The 5-seed, Jordan Oliver, recently won the Olympic Trials at 65 kg but failed to qualify the weight for Team USA and didn’t get to compete in Tokyo.

Nebraska’s Tyler Berger, who finished fourth at Senior Nationals in May after taking third place at the Last Chance Olympic Qualifier, will be the 6-seed this weekend. At Last Chance, as I referenced above, Berger thoroughly dominated Deakin with a 10-0 tech fall win in 1:02. He also went on to beat Pantaleo 6-6 via criteria in the consolation semis.
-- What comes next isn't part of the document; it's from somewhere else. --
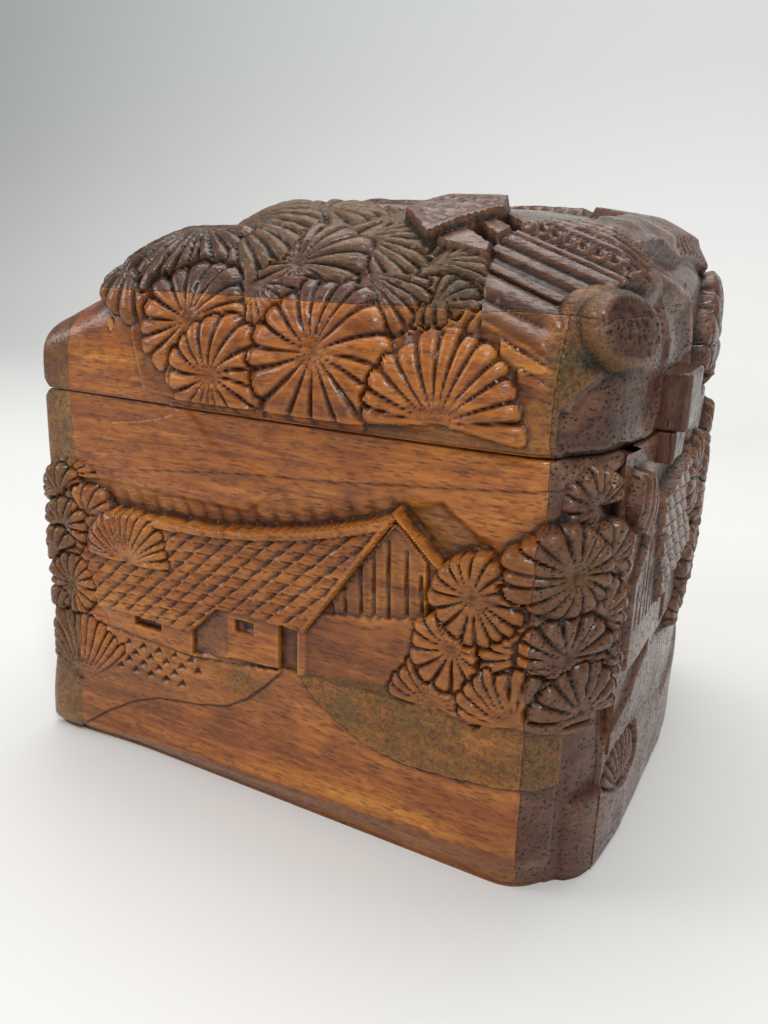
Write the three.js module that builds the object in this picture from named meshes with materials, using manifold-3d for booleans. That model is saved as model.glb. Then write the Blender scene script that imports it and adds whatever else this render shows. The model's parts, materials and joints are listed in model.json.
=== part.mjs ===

2019 NCAA Division I Men’s Wrestling Championship
Tyler Berger
Photo by Justin K. Aller/NCAA Photos via Getty Images

So it’s entirely possible that Berger can make a deep run here, as his likely path based on seeds will pit him against Deakin in the quarters before a possible matchup against Pantaleo in the semis. Considering he’s beaten both of them this year, it’s entirely possible we could see an all-Husker Green-Berger final.

At the 7-seed is Minnesota’s Brayton Lee, the third-place finisher at Senior Nationals in May, while Elroy Perkin is the 8-seed. A pair of current Missouri wrestlers round out the field with 9-seed Brock Mauller and 10-seed Jarrett Jacques.

Tanner Farmer Earns 4-seed

Former Husker offensive lineman and national runner-up in wrestling for Concordia, Tanner Farmer will be seeded No. 4 this weekend at 130 kg in Greco-Roman wrestling.

Farmer has had a solid year on the mat, considering he came out of nowhere to win the Last Chance Olympic Qualifier. He’ll have his hands full with the likes of 1-seed Cohlton Schultz this weekend.

Tim Dudley Earns 8-seed

Another former Husker, Tim Dudley, goes into the weekend seeded No. 8 at 92 kg. The three-time All-American and NCAA finalist for the Huskers, Dudley will draw 1-seed J’den Cox in the first round. Considered to be one of the best wrestlers in America at any weight, Cox will be tough to beat.

If Dudley can down the former Olympic bronze medalist, it would likely be the upset of the tournament.